Bütün bunlara rağmen mücadeleyi bu şekilde verdiklerini ve vermeye de devam edeceklerini vurgulayan Erdoğan, şunları kaydetti:
“Hepsinden öte burada biz Amerika, Rusya ile bugüne kadar yürüttüğümüz samimi çalışmayı, bunda sonra da kararlı bir şekilde yürütmek istiyoruz. Aynı şekilde tabii bir Soçi mutabakatı üçlüsü var. O da Rusya, Türkiye, İran. Bunun aynı şekilde yürümesi lazım ama çok daha önemlisi var. O da özellikle NATO Paktı içinde yer alan ülkeler olarak NATO’nun buraya şu ana kadar eğilmediği bu süreci gözden geçirmesi lazım, artık eğilmesi lazım. İşte onun için 3-4 Aralık tarihlerinde İngiltere’deki Liderler Zirvesi’ni çok önemsiyorum. Liderler Zirvesi’nde bunları tepeden tırnağa gündeme getireceğiz. NATO ne iş yapıyor? Bu 5. madde ne işe yarar? Bunların hepsini orada gündeme getireceğiz. Orada bütün NATO ülkelerine ki bu NATO ülkelerinin büyük bir çoğunluğu da biliyorsunuz AB üyesi ülkelerdir. Hepsini orada, bunları, bütün belgeleriyle ortaya koyacağız. Eğer NATO kendi müttefiklerine her zaman bu şekilde bakıyor, yalnız bırakıyorsa herhalde bunun izahı mümkün değildir. Dünyanın çok değişik yerlerinde ihtiyaç olduğu zaman Türkiye’yi haberdar edeceksin. Belli ücretin ödenmesi noktasında Türkiye dünyada şu anda Amerika’dan sonra neredeyse ikinci, üçüncü sırada yer alıyor. Böyle bir görevi ifa edecek. Böyle bir saldırı karşısında, terörle mücadele karşısında Türkiye’yi yalnız bırakacaksınız. Bunların hepsini Londra’da da gündeme getireceğiz.”

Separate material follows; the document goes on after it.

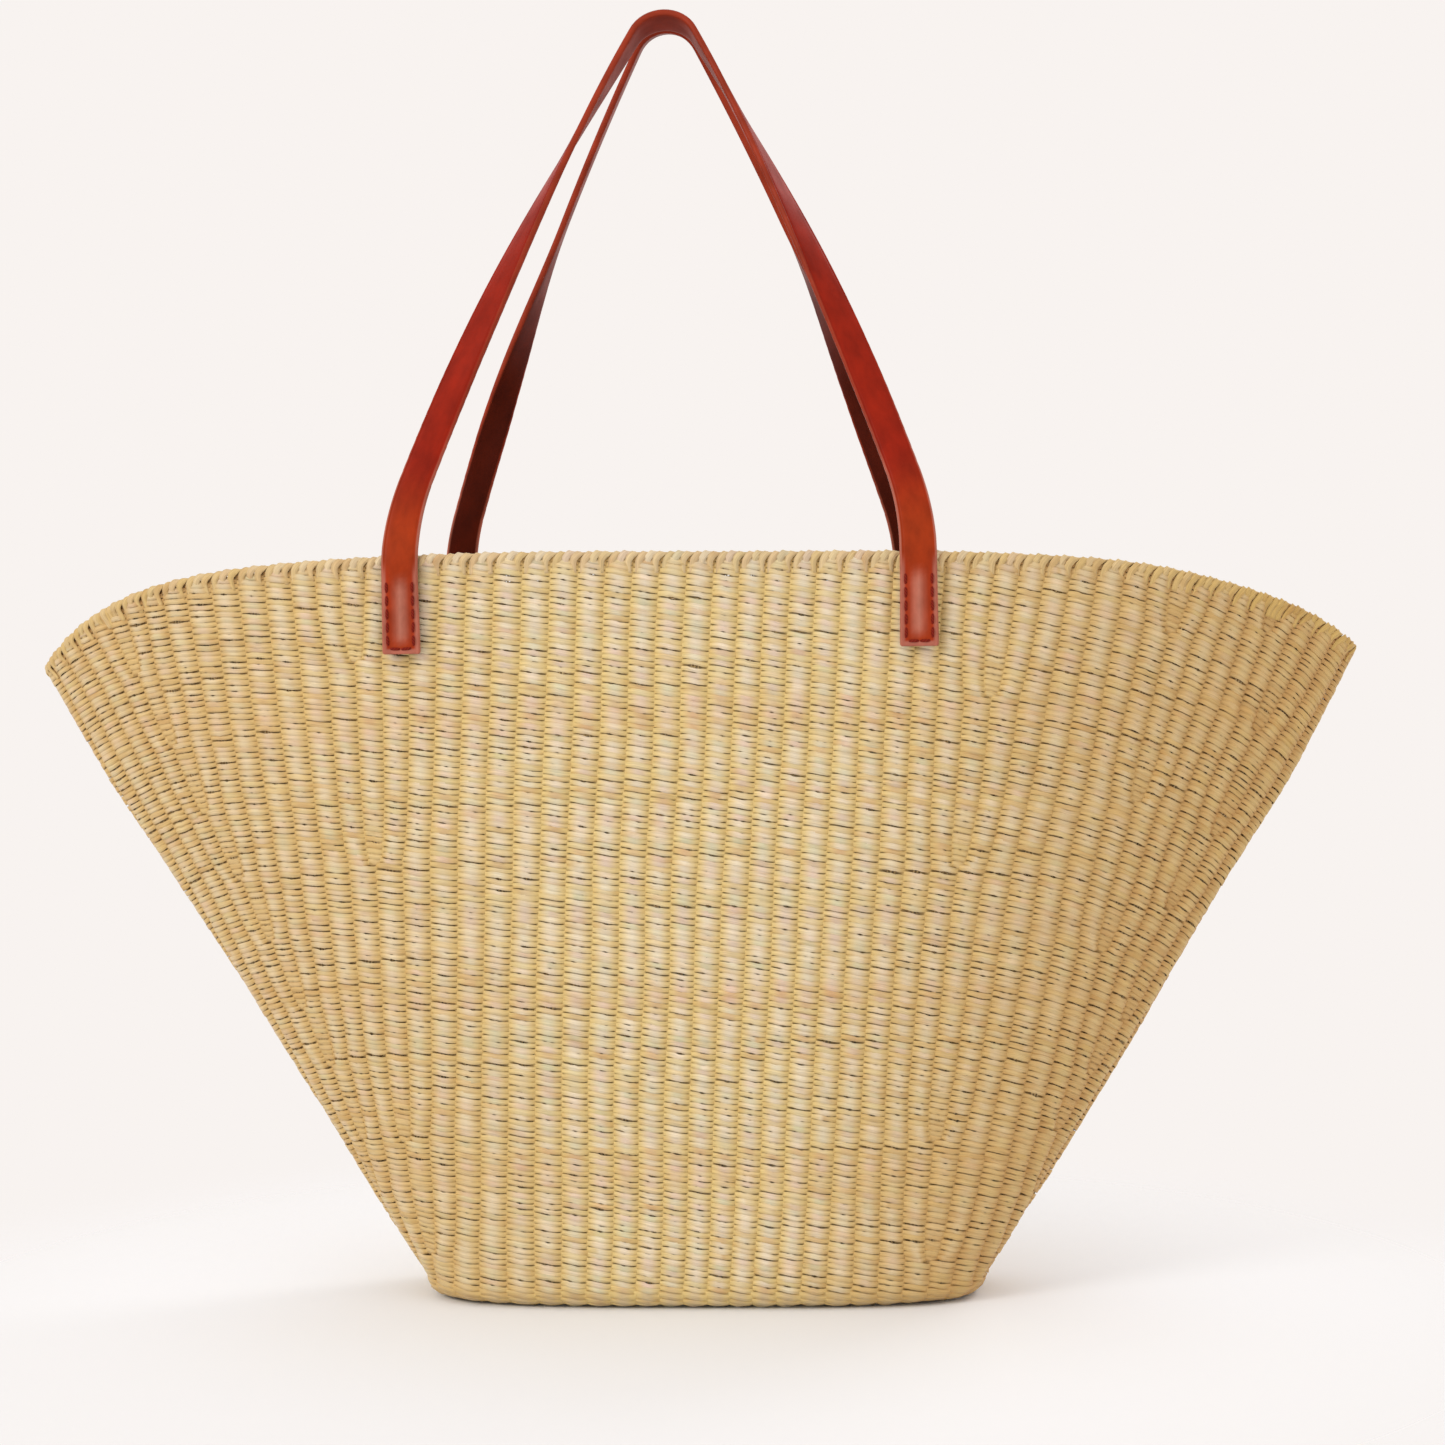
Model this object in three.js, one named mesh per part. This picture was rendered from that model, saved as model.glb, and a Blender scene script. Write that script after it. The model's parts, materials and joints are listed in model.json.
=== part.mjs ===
// Woven straw beach bag with two leather shoulder straps.
// Millimetres, +Z up, +X along the bag's length, -Y the front.
// The origin lies on the ground under the middle of the base.
import * as THREE from 'three';

// Basket: outlines run along the middle of the woven wall.
const BASE_LENGTH = 286;
const BASE_DEPTH = 110;
const BASE_SQUARENESS = 3.4;      // superellipse exponent of the base outline
const RIM_LENGTH = 684;
const RIM_DEPTH = 170;
const TIP_PINCH = 0.62;           // how much the mouth narrows towards its two tips
const RIM_HEIGHT = 370;           // at the middle of the front and back
const TIP_DROP = 41;              // the rim's two tips sit this much lower
const TIP_DROP_POWER = 8;
const WEAVE_THICKNESS = 6;
const BORDER_HEIGHT = 8;          // rolled border round the rim
const BORDER_GAP = 1;             // the border's underside follows the tips' curve
const FOOT_HEIGHT = 8;            // turn-up course round the base
const FOOT_WIDTH = 8;
const GAP = 0.3;                  // clearance between neighbouring pieces

// Straps: one flat leather strap a side, sewn on at both ends.
const STRAP_WIDTH = 18;           // at the sewn ends
const LOOP_WIDTH = 16.4;          // and in the loop
const TAPER_LENGTH = 50;          // it narrows over this much above the hinge line
const STRAP_THICKNESS = 3.5;
const STRAP_CHAMFER = 0.8;
const STRAP_CENTRE = -9;          // both straps sit a little left of the bag's middle
const STRAP_HALF_SPACING = 126.5; // from there to each strap end
const TAB_LENGTH = 46;            // the sewn part, from the hinge line down
const TAB_CORNER = 1.5;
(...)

DEAŞ MİLİTANLARININ İADESİ HAKKINDA
DEAŞ’lıların iadesine ilişkin bir soruya da Erdoğan, “Orada sınırda kalmış kalmamış artık onlar bizi çok da ilgilendirmiyor. Biz şimdi bunları göndermeye devam edeceğiz. Yani burada almışlar, almamışlar, bunlar bizi pek de ilgilendirmiyor. Bunların başka belki planları da olabilir. Onları da yeri geldiği zaman uygulamaya koyarız.” yanıtını verdi.